Enzymatic pre-treatment for enhancement of primary sludge fermentation

This research showed the interrelated impact of cellulase enzyme, temperature, and SRT on enhancement of primary and rotating belt filter (PS, RBF) sludges fermentation. SRTs of 1, 2, and 4-days were tested at 25 °C and 35 °C. Enzymatic enhancement was examined using three different doses of enzyme (i.e. 0.5%, 1%, and 1.5% of the total solids in the feed). The results showed a positive impact of enzyme dose as well as temperature and SRT on VFA and soluble COD production.
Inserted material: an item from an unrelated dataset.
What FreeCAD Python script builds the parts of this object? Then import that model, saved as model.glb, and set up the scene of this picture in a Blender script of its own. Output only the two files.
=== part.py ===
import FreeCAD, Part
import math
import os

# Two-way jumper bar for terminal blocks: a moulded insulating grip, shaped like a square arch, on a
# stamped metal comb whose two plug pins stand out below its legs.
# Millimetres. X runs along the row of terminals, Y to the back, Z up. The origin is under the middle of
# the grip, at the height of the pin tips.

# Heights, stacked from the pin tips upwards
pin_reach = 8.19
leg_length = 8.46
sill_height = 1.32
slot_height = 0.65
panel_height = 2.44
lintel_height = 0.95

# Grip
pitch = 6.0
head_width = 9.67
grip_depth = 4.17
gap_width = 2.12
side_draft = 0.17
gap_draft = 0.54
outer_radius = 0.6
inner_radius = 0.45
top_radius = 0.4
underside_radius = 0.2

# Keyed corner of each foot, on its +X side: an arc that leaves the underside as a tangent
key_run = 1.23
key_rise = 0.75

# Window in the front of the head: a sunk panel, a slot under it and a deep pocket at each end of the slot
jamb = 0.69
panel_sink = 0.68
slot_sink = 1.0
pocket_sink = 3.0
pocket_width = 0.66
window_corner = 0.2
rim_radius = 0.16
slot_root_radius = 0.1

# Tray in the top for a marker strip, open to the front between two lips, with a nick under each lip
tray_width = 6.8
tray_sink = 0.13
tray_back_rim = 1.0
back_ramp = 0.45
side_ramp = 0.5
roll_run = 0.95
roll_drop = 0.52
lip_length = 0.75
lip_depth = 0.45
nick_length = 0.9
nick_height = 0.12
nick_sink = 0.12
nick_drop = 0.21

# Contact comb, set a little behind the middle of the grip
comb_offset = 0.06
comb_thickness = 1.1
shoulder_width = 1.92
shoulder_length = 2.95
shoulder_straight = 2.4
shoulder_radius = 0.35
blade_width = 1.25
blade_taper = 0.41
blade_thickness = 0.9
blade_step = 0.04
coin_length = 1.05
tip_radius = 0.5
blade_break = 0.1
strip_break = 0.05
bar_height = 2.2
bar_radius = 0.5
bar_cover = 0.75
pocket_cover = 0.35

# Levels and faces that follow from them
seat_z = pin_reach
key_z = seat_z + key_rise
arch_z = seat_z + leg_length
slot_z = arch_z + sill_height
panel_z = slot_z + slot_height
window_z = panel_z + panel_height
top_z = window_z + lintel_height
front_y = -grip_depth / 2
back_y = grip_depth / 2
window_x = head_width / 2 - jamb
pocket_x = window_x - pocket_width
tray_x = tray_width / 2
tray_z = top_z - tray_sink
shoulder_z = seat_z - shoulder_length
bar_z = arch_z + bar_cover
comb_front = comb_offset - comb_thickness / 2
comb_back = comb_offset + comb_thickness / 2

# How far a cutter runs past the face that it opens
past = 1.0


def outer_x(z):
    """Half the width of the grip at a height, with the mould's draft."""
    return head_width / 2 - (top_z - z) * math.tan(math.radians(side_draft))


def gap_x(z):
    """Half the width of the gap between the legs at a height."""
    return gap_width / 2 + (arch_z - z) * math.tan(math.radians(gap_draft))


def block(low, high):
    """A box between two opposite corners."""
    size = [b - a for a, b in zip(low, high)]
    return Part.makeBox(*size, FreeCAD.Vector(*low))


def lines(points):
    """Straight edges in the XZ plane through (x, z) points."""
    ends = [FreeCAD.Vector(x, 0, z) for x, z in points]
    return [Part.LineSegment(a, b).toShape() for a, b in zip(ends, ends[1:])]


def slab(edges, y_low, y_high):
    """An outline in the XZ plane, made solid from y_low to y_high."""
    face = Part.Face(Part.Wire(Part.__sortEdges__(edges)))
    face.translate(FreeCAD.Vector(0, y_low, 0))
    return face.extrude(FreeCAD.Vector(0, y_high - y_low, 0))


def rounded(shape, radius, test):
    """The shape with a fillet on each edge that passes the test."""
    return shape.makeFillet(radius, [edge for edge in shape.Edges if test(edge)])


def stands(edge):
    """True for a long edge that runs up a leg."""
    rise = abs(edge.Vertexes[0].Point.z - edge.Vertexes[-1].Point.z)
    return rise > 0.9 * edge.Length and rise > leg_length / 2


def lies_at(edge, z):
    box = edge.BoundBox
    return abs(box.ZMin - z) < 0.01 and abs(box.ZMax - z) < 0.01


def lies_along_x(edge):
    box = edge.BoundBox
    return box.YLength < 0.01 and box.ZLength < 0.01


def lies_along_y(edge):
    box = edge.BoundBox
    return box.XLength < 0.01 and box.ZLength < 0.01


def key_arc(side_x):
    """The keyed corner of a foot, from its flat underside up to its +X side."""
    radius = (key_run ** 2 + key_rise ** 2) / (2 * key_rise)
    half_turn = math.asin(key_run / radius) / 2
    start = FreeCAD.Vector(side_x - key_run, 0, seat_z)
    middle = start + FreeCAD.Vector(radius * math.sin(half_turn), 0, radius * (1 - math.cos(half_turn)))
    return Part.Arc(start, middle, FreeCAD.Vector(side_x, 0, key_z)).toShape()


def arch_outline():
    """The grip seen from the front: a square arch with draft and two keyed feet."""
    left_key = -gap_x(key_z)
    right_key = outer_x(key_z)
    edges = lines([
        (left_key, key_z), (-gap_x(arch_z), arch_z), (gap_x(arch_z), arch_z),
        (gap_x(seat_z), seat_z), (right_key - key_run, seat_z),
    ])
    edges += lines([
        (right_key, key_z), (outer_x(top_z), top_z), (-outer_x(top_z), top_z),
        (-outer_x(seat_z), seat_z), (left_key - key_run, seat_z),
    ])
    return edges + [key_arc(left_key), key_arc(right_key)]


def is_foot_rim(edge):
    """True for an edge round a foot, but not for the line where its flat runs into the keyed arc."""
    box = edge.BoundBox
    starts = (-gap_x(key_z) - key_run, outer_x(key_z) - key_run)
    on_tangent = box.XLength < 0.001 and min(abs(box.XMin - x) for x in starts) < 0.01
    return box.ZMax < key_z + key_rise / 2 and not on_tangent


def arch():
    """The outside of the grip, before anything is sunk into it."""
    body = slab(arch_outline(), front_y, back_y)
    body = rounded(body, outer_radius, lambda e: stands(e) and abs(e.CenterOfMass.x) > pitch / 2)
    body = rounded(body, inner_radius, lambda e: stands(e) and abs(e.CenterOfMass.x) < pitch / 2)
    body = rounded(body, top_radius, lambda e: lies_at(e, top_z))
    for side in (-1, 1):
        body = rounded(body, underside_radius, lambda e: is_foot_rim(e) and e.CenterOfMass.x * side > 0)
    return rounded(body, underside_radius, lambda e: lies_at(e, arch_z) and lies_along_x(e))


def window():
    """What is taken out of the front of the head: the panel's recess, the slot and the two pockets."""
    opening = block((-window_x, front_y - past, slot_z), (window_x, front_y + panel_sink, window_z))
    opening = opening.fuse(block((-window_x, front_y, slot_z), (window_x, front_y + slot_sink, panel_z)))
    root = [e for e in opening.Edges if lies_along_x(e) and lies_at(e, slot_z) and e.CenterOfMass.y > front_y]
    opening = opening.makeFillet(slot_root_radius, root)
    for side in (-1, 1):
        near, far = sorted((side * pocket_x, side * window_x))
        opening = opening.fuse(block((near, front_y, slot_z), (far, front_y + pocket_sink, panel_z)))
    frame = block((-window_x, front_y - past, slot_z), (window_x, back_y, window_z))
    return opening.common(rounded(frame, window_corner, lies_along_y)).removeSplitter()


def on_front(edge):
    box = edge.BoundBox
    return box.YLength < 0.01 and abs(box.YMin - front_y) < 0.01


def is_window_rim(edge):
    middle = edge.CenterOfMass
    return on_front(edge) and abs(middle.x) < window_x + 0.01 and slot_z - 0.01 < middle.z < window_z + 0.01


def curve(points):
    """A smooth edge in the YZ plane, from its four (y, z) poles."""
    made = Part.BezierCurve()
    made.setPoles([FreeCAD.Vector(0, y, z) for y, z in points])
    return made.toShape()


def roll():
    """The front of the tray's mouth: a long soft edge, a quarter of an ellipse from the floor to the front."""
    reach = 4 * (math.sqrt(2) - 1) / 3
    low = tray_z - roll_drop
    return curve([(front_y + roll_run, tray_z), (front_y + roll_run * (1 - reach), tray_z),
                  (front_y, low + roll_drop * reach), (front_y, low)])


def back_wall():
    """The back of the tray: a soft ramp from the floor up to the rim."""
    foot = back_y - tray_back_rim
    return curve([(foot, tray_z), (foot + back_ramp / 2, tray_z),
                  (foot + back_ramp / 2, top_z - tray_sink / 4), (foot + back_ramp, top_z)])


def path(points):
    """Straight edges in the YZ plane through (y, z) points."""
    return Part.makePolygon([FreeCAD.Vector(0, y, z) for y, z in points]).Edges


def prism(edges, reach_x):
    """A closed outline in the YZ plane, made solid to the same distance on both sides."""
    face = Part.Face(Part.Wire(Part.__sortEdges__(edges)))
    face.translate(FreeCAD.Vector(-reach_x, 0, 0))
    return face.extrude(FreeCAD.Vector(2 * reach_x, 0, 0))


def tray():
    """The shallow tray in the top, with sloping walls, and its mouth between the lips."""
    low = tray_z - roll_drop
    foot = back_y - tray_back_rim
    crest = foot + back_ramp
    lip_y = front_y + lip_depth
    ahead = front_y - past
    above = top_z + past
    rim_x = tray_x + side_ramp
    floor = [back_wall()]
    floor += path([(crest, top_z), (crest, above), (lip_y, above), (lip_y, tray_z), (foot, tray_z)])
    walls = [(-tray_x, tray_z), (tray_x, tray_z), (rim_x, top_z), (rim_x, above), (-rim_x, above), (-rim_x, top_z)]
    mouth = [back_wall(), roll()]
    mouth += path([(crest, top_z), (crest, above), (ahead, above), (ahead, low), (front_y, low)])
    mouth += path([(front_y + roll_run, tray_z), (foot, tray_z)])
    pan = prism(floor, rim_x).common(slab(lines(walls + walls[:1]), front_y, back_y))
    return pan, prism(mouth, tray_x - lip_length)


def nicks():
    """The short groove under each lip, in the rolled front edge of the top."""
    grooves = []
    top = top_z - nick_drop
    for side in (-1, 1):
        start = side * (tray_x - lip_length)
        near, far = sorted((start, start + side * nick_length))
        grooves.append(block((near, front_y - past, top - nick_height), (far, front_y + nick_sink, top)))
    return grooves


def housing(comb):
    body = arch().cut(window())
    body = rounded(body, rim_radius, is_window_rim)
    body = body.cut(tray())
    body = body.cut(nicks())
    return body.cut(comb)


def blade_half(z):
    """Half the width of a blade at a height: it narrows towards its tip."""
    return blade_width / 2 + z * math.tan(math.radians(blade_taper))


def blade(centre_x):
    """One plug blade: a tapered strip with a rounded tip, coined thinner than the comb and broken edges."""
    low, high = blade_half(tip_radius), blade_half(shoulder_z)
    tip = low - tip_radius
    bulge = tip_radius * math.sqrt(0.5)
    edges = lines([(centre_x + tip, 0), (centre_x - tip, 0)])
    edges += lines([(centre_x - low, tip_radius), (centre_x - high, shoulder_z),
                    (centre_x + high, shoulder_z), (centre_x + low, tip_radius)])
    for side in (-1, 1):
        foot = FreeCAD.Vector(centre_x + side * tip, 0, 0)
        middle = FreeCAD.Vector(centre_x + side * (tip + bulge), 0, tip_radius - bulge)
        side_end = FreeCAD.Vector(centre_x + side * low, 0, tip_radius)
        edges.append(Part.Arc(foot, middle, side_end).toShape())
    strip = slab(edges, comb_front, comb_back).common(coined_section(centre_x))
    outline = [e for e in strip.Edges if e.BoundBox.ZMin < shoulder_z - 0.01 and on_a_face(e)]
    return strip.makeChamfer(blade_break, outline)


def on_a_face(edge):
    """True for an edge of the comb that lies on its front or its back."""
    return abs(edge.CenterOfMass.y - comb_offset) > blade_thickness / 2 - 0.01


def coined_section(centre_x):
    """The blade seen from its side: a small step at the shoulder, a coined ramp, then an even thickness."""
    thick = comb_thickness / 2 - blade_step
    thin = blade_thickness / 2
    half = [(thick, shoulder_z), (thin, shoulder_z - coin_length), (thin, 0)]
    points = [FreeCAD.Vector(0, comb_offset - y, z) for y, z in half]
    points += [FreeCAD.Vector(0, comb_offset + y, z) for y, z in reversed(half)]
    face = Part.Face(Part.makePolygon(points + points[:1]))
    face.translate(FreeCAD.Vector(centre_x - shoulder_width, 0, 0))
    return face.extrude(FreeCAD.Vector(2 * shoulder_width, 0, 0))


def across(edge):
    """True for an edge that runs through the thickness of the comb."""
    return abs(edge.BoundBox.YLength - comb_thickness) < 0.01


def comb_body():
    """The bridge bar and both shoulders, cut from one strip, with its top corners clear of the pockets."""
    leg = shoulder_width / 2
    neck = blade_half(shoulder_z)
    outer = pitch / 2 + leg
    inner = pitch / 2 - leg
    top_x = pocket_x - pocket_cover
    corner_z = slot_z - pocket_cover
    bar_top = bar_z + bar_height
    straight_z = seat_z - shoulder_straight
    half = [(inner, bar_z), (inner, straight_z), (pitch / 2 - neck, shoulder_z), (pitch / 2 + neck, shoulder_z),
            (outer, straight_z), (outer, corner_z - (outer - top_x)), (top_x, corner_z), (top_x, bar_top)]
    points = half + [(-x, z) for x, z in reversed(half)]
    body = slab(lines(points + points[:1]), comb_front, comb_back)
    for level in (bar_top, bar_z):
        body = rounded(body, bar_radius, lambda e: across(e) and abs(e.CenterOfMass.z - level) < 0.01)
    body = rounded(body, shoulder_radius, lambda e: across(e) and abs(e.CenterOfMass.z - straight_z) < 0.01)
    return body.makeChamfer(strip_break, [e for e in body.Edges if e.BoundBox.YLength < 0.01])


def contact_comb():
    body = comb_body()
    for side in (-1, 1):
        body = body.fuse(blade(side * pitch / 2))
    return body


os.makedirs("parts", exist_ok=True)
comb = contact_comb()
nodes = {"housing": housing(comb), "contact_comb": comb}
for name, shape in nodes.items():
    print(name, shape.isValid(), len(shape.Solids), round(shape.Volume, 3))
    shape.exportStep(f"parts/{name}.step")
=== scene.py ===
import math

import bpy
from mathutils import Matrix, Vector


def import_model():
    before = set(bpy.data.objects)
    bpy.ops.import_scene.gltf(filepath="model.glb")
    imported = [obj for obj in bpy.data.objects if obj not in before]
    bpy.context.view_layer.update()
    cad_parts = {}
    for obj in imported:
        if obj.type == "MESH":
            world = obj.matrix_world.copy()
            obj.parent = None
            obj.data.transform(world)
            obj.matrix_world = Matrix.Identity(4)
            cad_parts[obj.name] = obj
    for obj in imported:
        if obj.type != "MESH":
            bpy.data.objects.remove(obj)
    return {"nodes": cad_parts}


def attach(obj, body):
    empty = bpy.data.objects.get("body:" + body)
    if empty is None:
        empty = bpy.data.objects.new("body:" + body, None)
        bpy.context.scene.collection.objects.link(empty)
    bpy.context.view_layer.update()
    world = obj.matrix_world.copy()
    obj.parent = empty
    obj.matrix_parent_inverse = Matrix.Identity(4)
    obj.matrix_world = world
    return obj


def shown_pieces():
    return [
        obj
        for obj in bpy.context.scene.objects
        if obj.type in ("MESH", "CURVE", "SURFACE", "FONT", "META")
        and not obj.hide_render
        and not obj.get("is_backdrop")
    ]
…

For the RBF sludge, enzyme addition enhanced the VFA yield of fermentation at room temperature (25 °C) from 52-103 mgCOD/g VS to 93-188 mgCOD/g VS, as compared with increase from 78-192 to 87-202 mgCOD/gVS in PS. Intensification of the fermentation process, particularly for the cellulose-rich RBF sludge, by enzyme addition confirms process viability as an alternative to the extraneous carbon sources for biological nutrient removal in wastewater treatment plants.
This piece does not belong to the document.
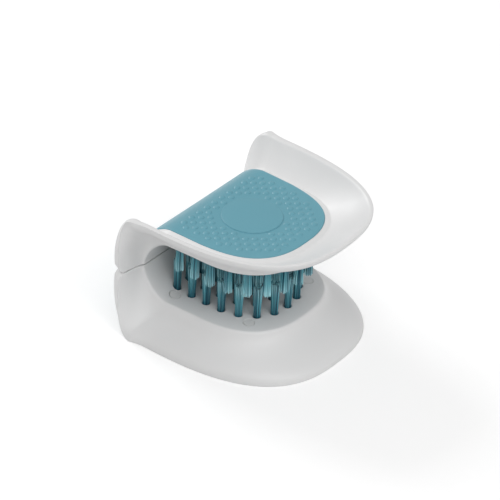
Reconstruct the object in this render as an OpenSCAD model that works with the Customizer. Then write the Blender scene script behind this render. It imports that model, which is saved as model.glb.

Sieving of municipal wastewater and recovery of bio-based volatile fatty acids at pilot scale

This study combined at pilot scale the recovery of cellulosic primary sludge from the sieving of municipal wastewater followed by the production of bio-based VFAs through acidogenic fermentation. The sieving of municipal wastewater was accomplished by a rotating belt filter which allowed the removal of around 50% of suspended solids when operated at solids loading rates higher than 30-35 kgTSS/m² h. The solids recovered by sieving contained around 40% of cellulose, which is a suitable raw material for the production of bio-based VFAs. Initially, fermentation batch tests of cellulosic primary sludge were carried out adjusting the initial pH of the sludge at values of 8, 9, 10 and 11, in order to evaluate the best production yields of bio-based VFAs and their composition. The highest VFAs yield achieved was 521 mgCOD_VFA/gVS occurring when pH was adjusted at 9, while propionic acid reached 51% of the total VFAs. Then, the optimal conditions were applied at long term in a sequencing batch fermentation reactor where the highest potential productivity of bio-based VFAs (2.57 kg COD/m³ d) was obtained by adjusting the pH feeding at 9 and operating with an hydraulic retention time of 6 days under mesophilic conditions. The cost-benefit analyses for the implementation of cellulosic primary sludge recovery was carried out consideringthe anaerobic digestion as reference scenario. The economical assessment showed that the production of bio-based VFAs from cellulosic primary sludge as carbon source and/or as chemical precursors give higher net benefits instead of the only biogas production.